I step forward and stretch out my hand to push back a strand of hair, but she turns her head away. It almost destroys me as I watch her sour expression.
“Mel, we need to -” She runs and falls to her knees, vomiting into the toilet. I watch her body contract into spasms as she hurls out her stomach contents. What’s wrong with her?
“How long have you been feeling like this?” I’m so fucking worried I can barely think.
“Since the night …” she breaks up … but I can finish the sentence – the night I broke her into pieces. “It’s the flu.” The guilt makes me numb and dazed. I really need to try and make this right.
“Come with me.” I lead her to the kitchen, catatonic with my tail between my legs, and lower her into a chair. I don’t want her to pass out on me until I’ve cleared my shit with her. I grab some ginger ale from the fridge – a little trick mom taught me – said it helps with any queasiness from hangovers to morning sickness. My gut pulls at the thought that gets stuck in my brain. But first things first.
“This helps for nausea if I have a hangover.” I wish it was so easy to cure rueful regret.
“Are you okay?” She smashes me with just one look.
“Don’t you dare care now all of a sudden!” She jumps up.

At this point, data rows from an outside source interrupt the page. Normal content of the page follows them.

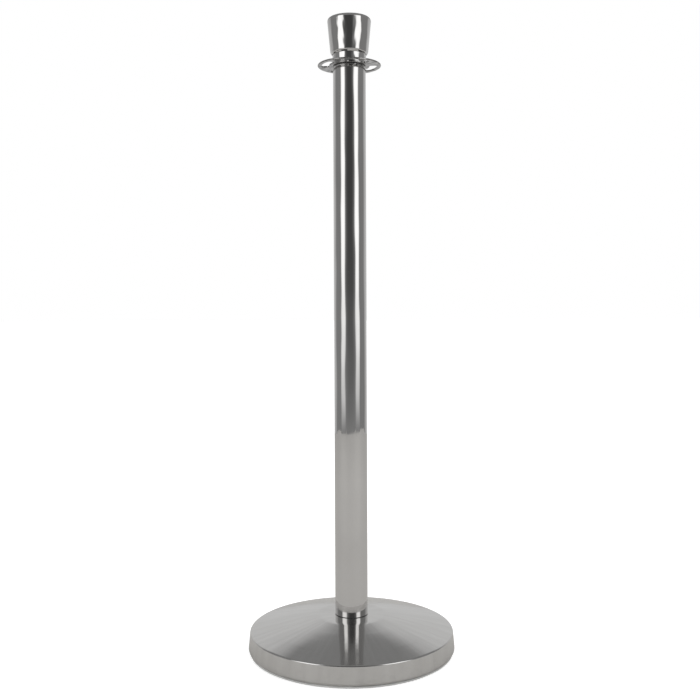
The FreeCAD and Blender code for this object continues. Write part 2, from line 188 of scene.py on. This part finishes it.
def satin_cover(graph):
    """Spun sheet polished on the lathe: fine circles, slow blotches and a scuffed lower edge.

    The circles spread a reflection along the radius and leave it sharp round the axis.
    """
    circles = graph.noise(graph.round_place(1400, 1400, 1.5), detail=5, roughness=0.6)
    streaks = graph.noise(graph.round_place(8, 8, 16), detail=3)
    cloud = graph.noise(graph.round_place(40, 25, 3.0), detail=4)
    z = graph.xyz(graph.place())[2]
    low = graph.spread(z, 1.0, 0.0, 0.004, 0.032)
    patches = graph.noise(graph.stretched(110, 110, 160), detail=5)
    scuff = graph.math("MULTIPLY", low, graph.spread(patches, 0, 1, 0.45, 0.75))
    tint = graph.mix(graph.spread(streaks, 0, 1), (0.63, 0.624, 0.614), (0.69, 0.684, 0.674))
    tint = graph.mix(graph.math("MULTIPLY", graph.spread(cloud, 0, 1), 0.3), tint, (0.60, 0.593, 0.58))
    tint = graph.mix(graph.math("MULTIPLY", scuff, 0.3), tint, (0.50, 0.49, 0.48))
    rough = graph.math("ADD", graph.spread(circles, 0.06, 0.10), graph.spread(cloud, 0.0, 0.02))
    rough = graph.math("ADD", rough, graph.math("MULTIPLY", scuff, 0.08))
    waves = graph.noise(graph.round_place(30, 30, 0.8), detail=2)
    tangent = graph.add("ShaderNodeTangent", {"direction_type": "RADIAL", "axis": "Z"}).outputs[0]
    return principled(
        graph, Base_Color=tint, Metallic=1.0, Roughness=rough,
        Anisotropic=0.95, Anisotropic_Rotation=0.25, Tangent=tangent,
        Normal=graph.bump(circles, 0.000006, 0.3, graph.bump(waves, 0.0002, 0.5)),
    )


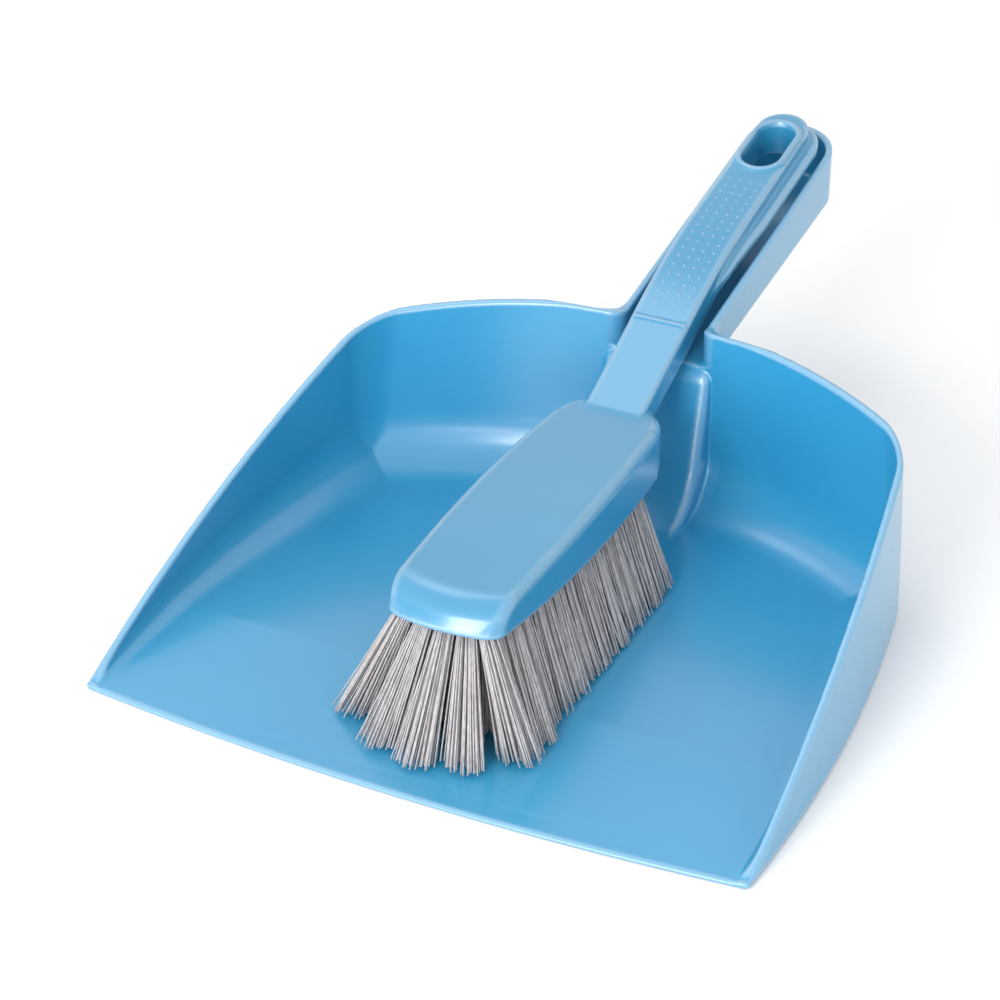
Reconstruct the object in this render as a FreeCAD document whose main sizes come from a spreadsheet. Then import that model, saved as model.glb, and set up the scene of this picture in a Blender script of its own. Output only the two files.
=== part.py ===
import FreeCAD, Part
import math
import os
import re
import Sketcher

# A dust pan with a hand brush lying in it.
#
# Lengths are in millimetres.  +X runs across the mouth of the pan, +Y from its lip to the end of
# its handle and +Z up.  Every sketch is drawn in pan coordinates, in which the lip lies at y = 0
# and the table at z = 0.  Each finished piece is then moved back by half the overall length, so
# that the origin of the set is the middle of its footprint.
#
# Pieces: the pan is one thin moulding, with a trough-shaped handle.  The brush is one moulding
# (block, neck and grip), tufts of filament, and the flat wire staples that hold each tuft in the
# bottom of its socket.

Vector = FreeCAD.Vector
UP = Vector(0, 0, 1)

doc = FreeCAD.newDocument("dust_pan_and_brush")

# ---------------------------------------------------------------- driving dimensions
DIMENSIONS = [
    # the pan
    ("handle_reach", 325.5),
    ("lip_bow", 6.5),
    ("wall", 2.6),
    ("floor_thickness", 1.8),
    ("lip_thickness", 1.2),
    ("base_width", 233.6),
    ("base_side_radius", 560.0),
    ("base_side_reach", 42.0),
    ("base_corner_radius", 20.0),
    ("top_height", 80.0),
    ("top_width", 212.4),
    ("top_side_radius", 570.0),
    ("top_side_reach", 85.0),
    ("top_corner_radius", 34.0),
    ("back_radius", 185.0),
    ("back_reach", 196.3),
    ("base_rounding", 2.0),
    ("fillet_at_mouth", 3.0),
    ("fillet_at_back", 20.0),
    ("rim_radius", 1700.0),
    ("rim_bow_reach", 191.0),
    ("rim_bow_height", 68.1),
    ("crease_reach", 51.5),
    ("crease_height", 4.0),
    ("ramp_reach", 150.0),
    ("relief_start", 15.5),
    # its handle
    ("handle_width", 34.8),
    ("handle_start", 199.0),
    ("handle_start_height", 66.5),
    ("handle_end_height", 88.9),
    ("trough_back_height", 54.6),
    ("trough_end_height", 70.6),
    ("trough_flare", 5.0),
    ("handle_root_fillet", 9.0),
    # the bulge that runs from the trough down to the pan's floor
    ("bulge_width", 40.0),
    ("bulge_shoulder", 4.0),
    ("bulge_top_drop", 6.0),
    ("bulge_foot_reach", 166.0),
    ("bulge_foot_length", 15.0),
    ("bulge_foot_height", 13.0),
    ("bulge_radius", 20.0),
    ("bulge_edge", 3.0),
    # the block of the brush
    ("nose_reach", 24.5),
    ("nose_height", 42.2),
    ("nose_width", 39.0),
    ("nose_radius", 8.0),
    ("block_end", 164.0),
    ("block_shoulder", 148.0),
    ("block_width", 38.0),
    ("block_side_radius", 848.0),
    ("block_heel_height", 34.0),
    ("block_sole_radius", 913.0),
    ("block_top_height", 52.4),
    ("block_crown_radius", 1500.0),
    ("crown_setback", 13.0),
    ("nose_top_setback", 5.5),
    ("nose_top_drop", 2.4),
    ("block_edge", 3.0),
    # its neck and grip
    ("neck_start", 152.0),
    ("neck_width", 21.4),
    ("neck_height", 52.0),
    ("grip_start", 192.0),
    ("grip_start_height", 69.0),
    ("grip_bend_reach", 246.0),
    ("grip_bend_height", 86.4),
    ("grip_bend_radius", 190.0),
    ("grip_end_height", 98.6),
    ("grip_end", 312.8),
    ("grip_width", 19.6),
    ("grip_depth", 12.0),
    ("flange_start", 200.0),
    ("flange_width", 27.6),
    ("flange_end", 316.6),
    ("flange_drop", 5.5),
    ("flange_depth", 4.5),
    ("hole_width", 13.6),
    ("hole_start", 276.0),
    ("hole_end", 304.0),
    # the tufts
    ("tuft_rows", 16),
    ("first_row", 31.0),
    ("row_pitch", 7.2),
    ("column_pitch", 7.2),
    ("socket_depth", 5.5),
    ("root_radius", 2.0),
    ("tip_radius", 3.4),
    ("tip_gap", 0.5),
    ("tip_spread", 15.0),
    ("nose_lean", 23.0),
    ("heel_lean", 9.0),
    ("lean_fade_rows", 1.6),
    ("corner_lean_loss", 0.35),
    ("staple_length", 5.2),
    ("staple_height", 1.8),
    ("staple_thickness", 0.5),
    ("staple_lift", 0.8),
]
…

I deserve that. I deserve everything she throws at me. But her words and hurtful broken expression still rip through me like a sharp blade. I blink to dispose the unshed tears in my eyes.
“I fucking do care!” I shout with defensive anger. But I need her to see it. To understand. To listen. To feel.
“You wanted to talk,” she drones. “So talk.”
Talk. Right. But what does one say to fix what I did? Will it make a difference?
I watched the footage from the security cameras I installed after the whole naked-drugged-girl-in-my-house setup.